» **Task to complete**: Looking through the listing, how many of its lines hold the word "from"? Answer with only the number.

» **Dataset content**:

▼

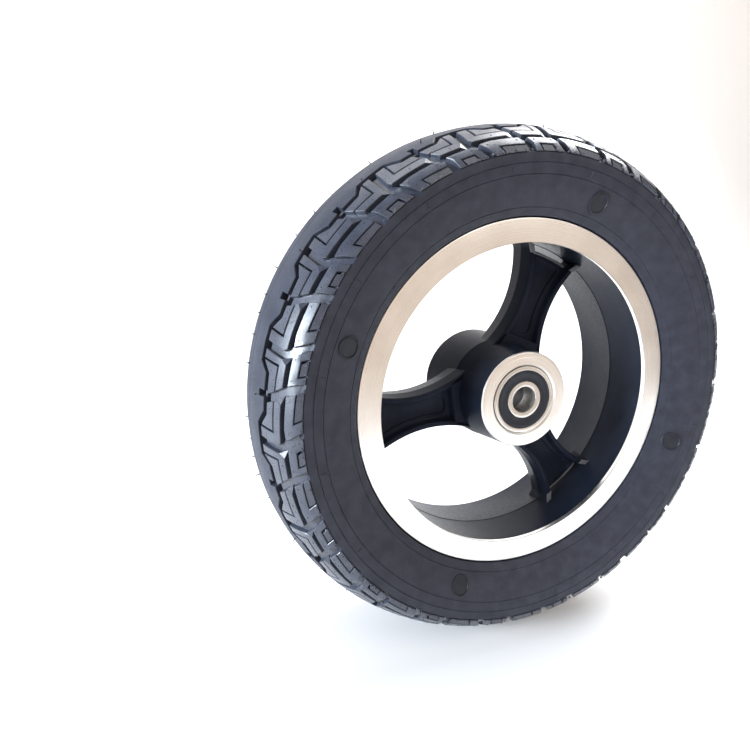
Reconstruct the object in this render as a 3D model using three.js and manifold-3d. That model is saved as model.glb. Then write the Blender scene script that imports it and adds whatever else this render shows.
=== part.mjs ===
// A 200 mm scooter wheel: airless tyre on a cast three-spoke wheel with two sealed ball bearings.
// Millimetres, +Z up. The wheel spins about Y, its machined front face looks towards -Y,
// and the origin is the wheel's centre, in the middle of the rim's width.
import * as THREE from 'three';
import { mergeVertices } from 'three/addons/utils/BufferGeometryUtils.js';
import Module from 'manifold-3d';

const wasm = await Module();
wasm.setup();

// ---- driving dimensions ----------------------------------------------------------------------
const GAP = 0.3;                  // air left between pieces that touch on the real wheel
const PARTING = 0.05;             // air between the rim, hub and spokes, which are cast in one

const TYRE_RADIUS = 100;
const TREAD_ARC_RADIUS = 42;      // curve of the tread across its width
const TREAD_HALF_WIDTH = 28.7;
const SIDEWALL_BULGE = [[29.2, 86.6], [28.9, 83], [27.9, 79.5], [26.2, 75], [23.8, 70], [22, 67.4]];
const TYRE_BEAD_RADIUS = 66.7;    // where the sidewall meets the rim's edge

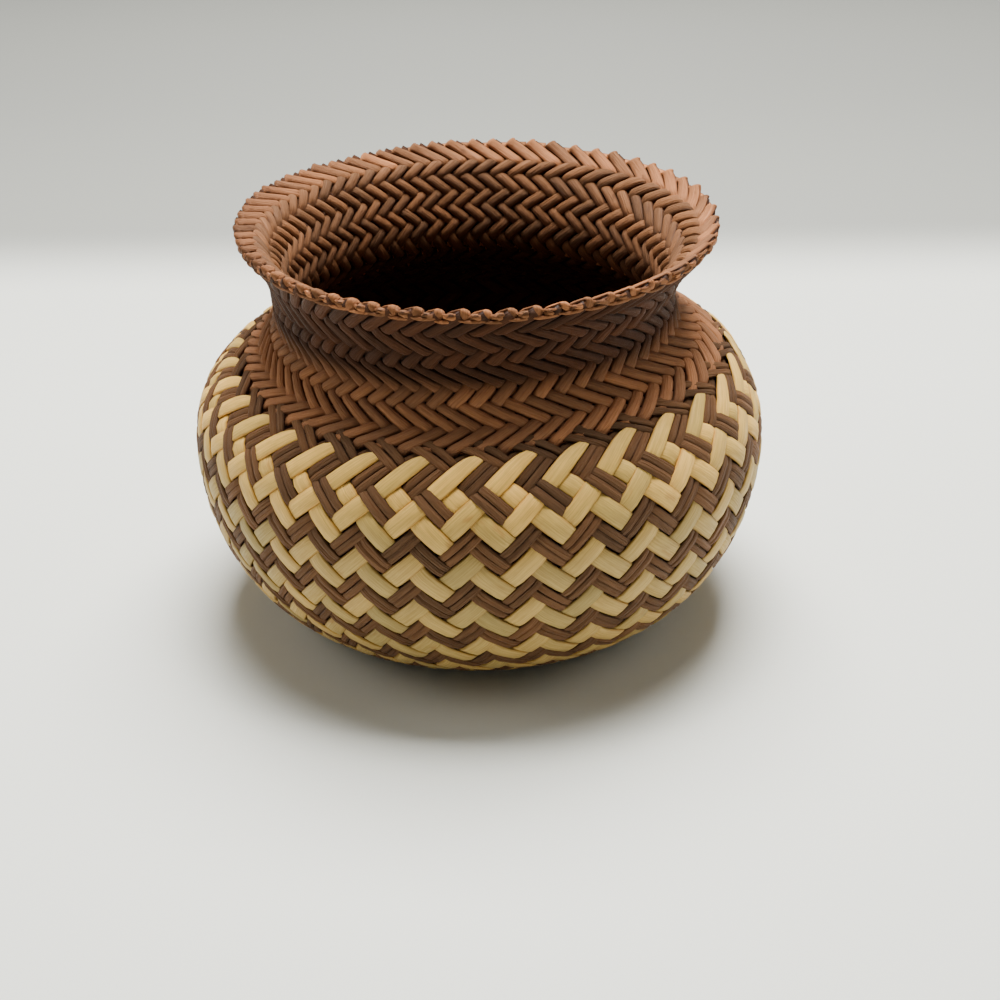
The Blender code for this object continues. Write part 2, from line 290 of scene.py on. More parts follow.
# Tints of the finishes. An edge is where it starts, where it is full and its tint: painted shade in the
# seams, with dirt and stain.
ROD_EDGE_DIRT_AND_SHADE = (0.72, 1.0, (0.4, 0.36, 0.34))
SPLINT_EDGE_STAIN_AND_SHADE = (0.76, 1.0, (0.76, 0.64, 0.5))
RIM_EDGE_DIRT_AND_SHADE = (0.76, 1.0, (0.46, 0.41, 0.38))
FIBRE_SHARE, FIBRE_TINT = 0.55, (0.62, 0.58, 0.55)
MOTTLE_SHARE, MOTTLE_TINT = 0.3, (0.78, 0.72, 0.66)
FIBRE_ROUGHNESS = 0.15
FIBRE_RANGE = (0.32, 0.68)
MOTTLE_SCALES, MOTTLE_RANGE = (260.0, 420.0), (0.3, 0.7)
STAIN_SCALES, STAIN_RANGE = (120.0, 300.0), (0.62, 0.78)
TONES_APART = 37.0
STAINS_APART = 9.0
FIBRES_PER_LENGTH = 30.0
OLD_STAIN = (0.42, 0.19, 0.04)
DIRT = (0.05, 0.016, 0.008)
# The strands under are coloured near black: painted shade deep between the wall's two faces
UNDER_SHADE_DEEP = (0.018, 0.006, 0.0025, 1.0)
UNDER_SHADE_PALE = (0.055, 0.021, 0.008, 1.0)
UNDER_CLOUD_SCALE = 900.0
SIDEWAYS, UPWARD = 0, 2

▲

» **Reply to the exercise**: 4